John Patrick McKenzie


John Patrick McKenzie is an autistic San Francisco-based artist, known for creating works of visual poetry. His works have been exhibited internationally, including in New York, Europe, Australia, and Japan.

About

McKenzie’s process is based on a complex and mysterious repetitive sequencing. He methodically adds layers of nuance to each chosen subject, which is most often people and objects from pop culture, current events, and the artist’s immediate surroundings. Swirling, multi-angled, and disorienting, the placement of McKenzie’s language comments on the contradictory, sometimes overwhelming, nature of media attention and celebrity.
McKenzie is tirelessly engaged with sorting through the cyclical likes and dislikes of Hollywood, fashion, marketing, and the geo-political. And, like his artwork, the true nature of our information saturated world can be difficult to decode; but, ultimately, what McKenzie’s work reveals is that we are all people, we are all aging, we all like some things and dislike others, and we all need to communicate.
Since 1989, he has been working at Creativity Explored in San Francisco.

Works

McKenzie's works typically are made up of variations on a theme sentence scrawled in black ink on white paper, though he sometimes uses color or writes on other materials.

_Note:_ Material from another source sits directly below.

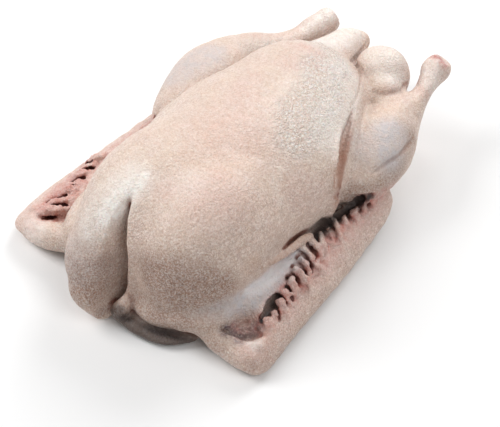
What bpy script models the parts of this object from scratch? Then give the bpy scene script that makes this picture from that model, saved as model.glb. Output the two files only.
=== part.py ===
"""A plucked, oven-ready whole duck lying on its back, as one solid.

Frame: metres, +Z up, +Y towards the tail, -Y towards the neck. The origin is the middle of the
footprint, on the surface that the bird lies on. The sizes below are in millimetres.

The bird is laid up the way a sculptor would: round masses for the torso, breast and thighs, tapered
limbs for the shanks and the folded wings, a row of small folds where the quills were pulled. The masses
overlap and are fused into one skin. The keel cleft, the slots in the folded wings and the hollow ends of
the legs are cut into it, and the underside is cut flat.
"""
import bmesh
import bpy
from mathutils import Matrix, Vector

MM = 0.001

# Driving dimensions
VOXEL = 2.6              # how finely the masses are fused
TORSO_SMOOTHING = 70     # passes that turn the torso's masses into one swelling form
LIMB_SMOOTHING = 8       # passes that melt the limbs into it
CLEFT_SMOOTHING = 4      # passes that round the lips of the cuts
TRIANGLE_SHARE = 0.085   # what Decimate keeps of the fused skin
REST_CUT = 0.0           # height of the flat that the back rests on
ORIGIN = Vector((-4, 2, 0))   # the middle of the footprint, in the coordinates below

FAR, NEAR = -1, 1        # the two sides of the bird, along X

# Round masses: centre, then half sizes along X, Y and Z
TORSO = [
    ((0, -10, 60), (84, 118, 56)),      # rib cage and belly
    ((-8, 66, 60), (62, 64, 50)),       # rear of the belly
    ((0, -48, 66), (62, 88, 55)),       # breast bone
    ((0, -15, 34), (82, 132, 36)),      # back, under the bird
    ((6, 112, 48), (54, 36, 30)),       # pelvis
]
BREAST = [
    ((-27, -88, 61), (45, 70, 55)),     # upper part of each breast muscle
    ((36, -86, 61), (49, 68, 57)),
    ((-27, -106, 42), (42, 72, 40)),    # middle of each
    ((36, -92, 42), (46, 65, 40)),
    ((-17, -114, 25), (33, 69, 23)),    # where it turns under
    ((29, -100, 20), (43, 62, 22)),
]
VENT_FAT = [((28, 139, 64), (26, 23, 26)), ((42, 122, 60), (19, 21, 20))]
NECK_FLAP = [((34, -141, 6), (31, 25, 8)), ((17, -152, 7), (19, 17, 8)), ((2, -160, 9), (9, 7, 8))]
HOCKS = [((62, 170, 67), (13, 15, 14)), ((-58, 177, 55), (13, 12, 13))]
TAIL_KNOB = ((-19, 174, 54), (10, 8, 10))
FOOT_CUTS = [((78, 200, 110), 45), ((-44, 222, 62), 41.5)]   # the balls that hollow the ends of the legs

# Limbs: points along each one as (X, Y, Z, radius)
BREAST_EDGE = [(-24, -168, 26, 13), (-14, -165, 21, 13), (-7, -162, 15, 12), (-4, -158, 10, 10)]
NEAR_LEG = [(75, 36, 43, 21), (69, 74, 47, 31), (65, 108, 53, 20.5), (67, 127, 57, 11.5),
            (67, 142, 61, 8), (65, 154, 64.5, 8), (63, 165, 67, 10)]
FAR_LEG = [(-87, 14, 38, 28), (-93, 56, 44, 32), (-86, 98, 45, 24), (-76, 124, 45, 14.5),
           (-67, 148, 48, 10), (-61, 168, 53, 12)]
TAIL = [(-18, 100, 62, 27), (-22, 134, 56, 20), (-24, 158, 54, 15), (-24, 170, 52, 11)]
THIGH_LIP = [(56, 48, 86, 5), (64, 27, 84, 7), (70, 15, 79, 8), (75, 6, 71, 8), (78, 0, 58, 8),
             (77, -3, 43, 6)]
NECK_NUB = [(9, -160, 30, 4), (6, -161, 21, 5.5), (2, -161, 11, 7)]

# A wing, for the near side: the far one is its mirror image, spread and splayed a little
FOREARM = [(110, -129, 14, 16), (103, -95, 19, 20), (98, -35, 20, 20), (93, 30, 21, 18), (91, 54, 22, 13)]
UPPER_ARM = [(52, -142, 28, 13), (72, -122, 28, 14), (80, -90, 28, 13), (80, -50, 27, 12),
             (81, -10, 26, 10), (86, 40, 18, 10)]
SHOULDER = [(62, -134, 22, 10), (75, -134, 18, 10)]
WRIST = [(88, -134, 15, 10), (110, -133, 12, 10)]
WING_FLOOR = [(90, -118, 13, 24), (88, -90, 12, 26), (87, -50, 10, 24), (88, 0, 8, 20)]
WING_FLOOR_FLATNESS = 0.35               # the skin that closes the crook of the wing
FOREARM_FLATNESS = 0.45                  # its thickness as a share of its width
FOREARM_LEAN = {FAR: 0.25, NEAR: 0.83}   # how far its broad face leans out, as X for each Z
SPREAD = {FAR: (5, -8, 0.04), NEAR: (-1, 0, 0)}   # how far out and forward a wing lies, and its splay
WRIST_LINE = -130                        # the Y that the splay turns about
WING_GAP = [(98, -104, 30, 4.5), (94, -78, 31, 4), (88, -42, 36, 3.5), (85, -8, 40, 5), (89, 21, 42, 5),
            (94, 35, 40, 4)]             # the slot between the two halves of the folded wing

# The row of folds along the inner edge of each forearm
QUILLS = {FAR: 6, NEAR: 9}
QUILL_START = {FAR: Vector((100, -122, 28)), NEAR: Vector((105, -110, 29))}
QUILL_END = {FAR: Vector((107, -62, 29)), NEAR: Vector((92, -4, 38))}
QUILL_RADII = (9, 3.6, 4.5)

# The keel cleft: a thin blade along the front of the breast
CLEFT = [(1, -184, -8, 24), (0, -180, 28, 28), (-5, -168, 56, 25), (-9, -153, 78, 16), (-11, -143, 89, 8)]
CLEFT_WIDTH = 0.2                        # its width as a share of its depth


def clear_scene():
    for item in list(bpy.data.objects):
        bpy.data.objects.remove(item, do_unlink=True)


def collection(name):
    group = bpy.data.collections.new(name)
    bpy.context.scene.collection.children.link(group)
    return group


def skin_material():
    material = bpy.data.materials.new("duck_skin")
    material.use_nodes = True
    shader = material.node_tree.nodes["Principled BSDF"]
    shader.inputs["Base Color"].default_value = (0.60, 0.44, 0.36, 1.0)
    shader.inputs["Roughness"].default_value = 0.45
    shader.inputs["Metallic"].default_value = 0.0
    return material


def mass(shape, centre, radii):
    """Add an ellipsoid to shape."""
    place = Matrix.Translation(Vector(centre) * MM) @ Matrix.Diagonal((*(Vector(radii) * MM), 1.0))
    bmesh.ops.create_uvsphere(shape, u_segments=32, v_segments=20, radius=1.0, matrix=place)


def squeeze(direction, share):
    """The matrix that flattens things along direction, to share of their thickness."""
    return Matrix.Scale(share, 4, direction.normalized())


def tube(points):
    """A bevelled curve through points, as a closed mesh."""
    curve = bpy.data.curves.new("limb", "CURVE")
    curve.dimensions = "3D"
    curve.use_fill_caps = True
    curve.bevel_depth = MM
    curve.bevel_resolution = 6
    curve.resolution_u = 8
    spline = curve.splines.new("BEZIER")
    spline.bezier_points.add(len(points) - 1)
    for knot, (x, y, z, radius) in zip(spline.bezier_points, points):
        knot.co = Vector((x, y, z)) * MM
        knot.radius = radius
        knot.handle_left_type = knot.handle_right_type = "AUTO"
    carrier = bpy.data.objects.new("limb", curve)
    bpy.context.scene.collection.objects.link(carrier)
    evaluated = carrier.evaluated_get(bpy.context.evaluated_depsgraph_get())
    mesh = bpy.data.meshes.new_from_object(evaluated)
    bpy.data.objects.remove(carrier, do_unlink=True)
    bpy.data.curves.remove(curve)
    return mesh


def limb(shape, points, flatten=None):
    """Add a tapered limb with round ends to shape, flattened by the matrix flatten."""
    flatten = flatten or Matrix.Identity(4)
    stretched = [(*(flatten.inverted() @ Vector(point[:3])), point[3]) for point in points]
    piece = bmesh.new()
    mesh = tube(stretched)
    piece.from_mesh(mesh)
    bpy.data.meshes.remove(mesh)
    bmesh.ops.remove_doubles(piece, verts=piece.verts, dist=0.00001)
    for x, y, z, radius in (stretched[0], stretched[-1]):
        mass(piece, (x, y, z), (radius, radius, radius))
    bmesh.ops.transform(piece, matrix=flatten, verts=piece.verts)
    mesh = bpy.data.meshes.new("limb")
    piece.to_mesh(mesh)
    piece.free()
    shape.from_mesh(mesh)
    bpy.data.meshes.remove(mesh)


def mirrored(points, side):
    return [(side * point[0], *point[1:]) for point in points]


def spread_wing(points, side):
    """Mirror points to their side, and move them out with that wing."""
    out, forward, splay = SPREAD[side]
    return [(side * (x + out + splay * (y - WRIST_LINE)), y + forward, z, radius)
            for x, y, z, radius in points]


def wing(shape, side):
    """Add a folded wing, with its row of quill folds, to shape."""
    face = Vector((side * FOREARM_LEAN[side], 0, 1))
    limb(shape, spread_wing(FOREARM, side), squeeze(face, FOREARM_FLATNESS))
    limb(shape, mirrored(UPPER_ARM, side))
    limb(shape, mirrored(SHOULDER, side) + spread_wing(WRIST, side))
    limb(shape, mirrored(WING_FLOOR, side), squeeze(Vector((0, 0, 1)), WING_FLOOR_FLATNESS))
    for step in range(QUILLS[side]):
        x, y, z = QUILL_START[side].lerp(QUILL_END[side], step / (QUILLS[side] - 1))
        mass(shape, (side * x, y, z), QUILL_RADII)


def new_object(name, shape, group):
    mesh = bpy.data.meshes.new(name)
    shape.to_mesh(mesh)
    shape.free()
    item = bpy.data.objects.new(name, mesh)
    item.location = -ORIGIN * MM
    group.objects.link(item)
    return item


def hollow_cutter(group):
    """The keel cleft, the slots in the folded wings and the ends of the legs, as one cutter."""
    shape = bmesh.new()
    limb(shape, CLEFT, squeeze(Vector((1, 0, 0)), CLEFT_WIDTH))
    for side in (FAR, NEAR):
        limb(shape, spread_wing(WING_GAP, side))
    for centre, radius in FOOT_CUTS:
        mass(shape, centre, (radius, radius, radius))
    cutter = new_object("hollow_cutter", shape, group)
    remesh = cutter.modifiers.new("one_blade", "REMESH")
    remesh.mode = "VOXEL"
    remesh.voxel_size = VOXEL * MM / 2
    return cutter


def ground_cutter(group):
    size, depth = 600, 80
    shape = bmesh.new()
    place = Matrix.Translation(Vector((0, 0, REST_CUT - depth / 2)) * MM)
    bmesh.ops.create_cube(shape, size=MM, matrix=place @ Matrix.Diagonal((size, size, depth, 1)))
    return new_object("ground_cutter", shape, group)


def fuse(item, name, smoothing):
    """Turn overlapping pieces into one skin, and soften the seams between them."""
    remesh = item.modifiers.new(name, "REMESH")
    remesh.mode = "VOXEL"
    remesh.voxel_size = VOXEL * MM
    smooth = item.modifiers.new(name + "_smooth", "SMOOTH")
    smooth.factor = 0.5
    smooth.iterations = smoothing


def torso(group):
    """The trunk and breast without the limbs, as a finished mesh."""
    shape = bmesh.new()
    for centre, radii in TORSO + BREAST:
        mass(shape, centre, radii)
    item = new_object("torso", shape, group)
    fuse(item, "trunk", TORSO_SMOOTHING)
    mesh = bpy.data.meshes.new_from_object(item.evaluated_get(bpy.context.evaluated_depsgraph_get()))
    bpy.data.objects.remove(item, do_unlink=True)
    return mesh


def cut(item, cutter):
    boolean = item.modifiers.new(cutter.name, "BOOLEAN")
    boolean.operation = "DIFFERENCE"
    boolean.solver = "EXACT"
    boolean.object = cutter


def duck(parts, cutters):
    trunk = torso(parts)
    shape = bmesh.new()
    shape.from_mesh(trunk)
    bpy.data.meshes.remove(trunk)
    for centre, radii in (*VENT_FAT, *NECK_FLAP, *HOCKS, TAIL_KNOB):
        mass(shape, centre, radii)
    for points in (BREAST_EDGE, NEAR_LEG, FAR_LEG, TAIL, THIGH_LIP, NECK_NUB):
        limb(shape, points)
    for side in (FAR, NEAR):
        wing(shape, side)
    item = new_object("duck", shape, parts)
    item.data.materials.append(skin_material())
    fuse(item, "one_skin", LIMB_SMOOTHING)
    cut(item, hollow_cutter(cutters))
    fuse(item, "round_lips", CLEFT_SMOOTHING)
    decimate = item.modifiers.new("facets", "DECIMATE")
    decimate.ratio = TRIANGLE_SHARE
    cut(item, ground_cutter(cutters))
    return item


def main():
    clear_scene()
    parts = collection("whole_duck")
    cutters = collection("cutters")
    duck(parts, cutters)
    for cutter in cutters.objects:
        cutter.hide_render = True
        cutter.display_type = "WIRE"


main()
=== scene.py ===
# %% [markdown]
# # A plucked whole duck, on its back
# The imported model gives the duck's true size and place as one plain solid. This lesson models the real
# skin over it: swelling breast and thighs, a deep cleft at the keel, folded wings with the torn folds that
# the quills leave, and moist, mottled skin. We load the model first and note its box, because the finished
# bird has to stay inside it.

# %% Load the frame
import math

import bpy
import numpy as np
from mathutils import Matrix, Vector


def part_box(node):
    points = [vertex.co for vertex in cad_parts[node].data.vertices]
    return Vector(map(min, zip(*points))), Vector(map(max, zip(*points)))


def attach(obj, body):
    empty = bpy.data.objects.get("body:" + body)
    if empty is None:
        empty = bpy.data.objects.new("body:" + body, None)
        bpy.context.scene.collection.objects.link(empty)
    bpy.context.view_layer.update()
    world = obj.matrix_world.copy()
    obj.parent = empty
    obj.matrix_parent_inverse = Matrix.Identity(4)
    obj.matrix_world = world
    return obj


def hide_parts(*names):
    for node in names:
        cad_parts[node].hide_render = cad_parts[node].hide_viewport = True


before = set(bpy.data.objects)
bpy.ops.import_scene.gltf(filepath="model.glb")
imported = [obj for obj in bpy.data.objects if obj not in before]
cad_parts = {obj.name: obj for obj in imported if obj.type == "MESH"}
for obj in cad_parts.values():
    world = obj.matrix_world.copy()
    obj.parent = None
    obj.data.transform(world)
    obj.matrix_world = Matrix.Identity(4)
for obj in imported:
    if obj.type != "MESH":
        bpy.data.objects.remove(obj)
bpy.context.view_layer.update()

import openvdb as vdb
from mathutils import Euler, Vector

f32 = np.float32                # the kind of number that each cell of the clay holds
MM = 0.001
ORIGIN = Vector((-4, 2, 0))     # where the model's origin lies in the millimetre coordinates used here
low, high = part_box("duck")
print("packed duck, mm:", [round(1000 * side) for side in high - low])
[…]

He writes in a stereotyped font in which all letters are filled in. Pop cultural or political icons figure prominently his works, which always feature a repeating prompt, for example:
George Lucas is full of Luke Skywalker They are full of holy Europe

George Lucas is full of Burger King They are full of holy Asia

George Lucas is full of stars They are full of holy Australia

George Lucas if full of movies

George Lucas is full of Streets of San Francisco and Oceania...

Reception

McKenzie is considered to be a "rising star" in the world of outsider art. His work has been shown around the world, both in group exhibitions of outsider works and is solo shows.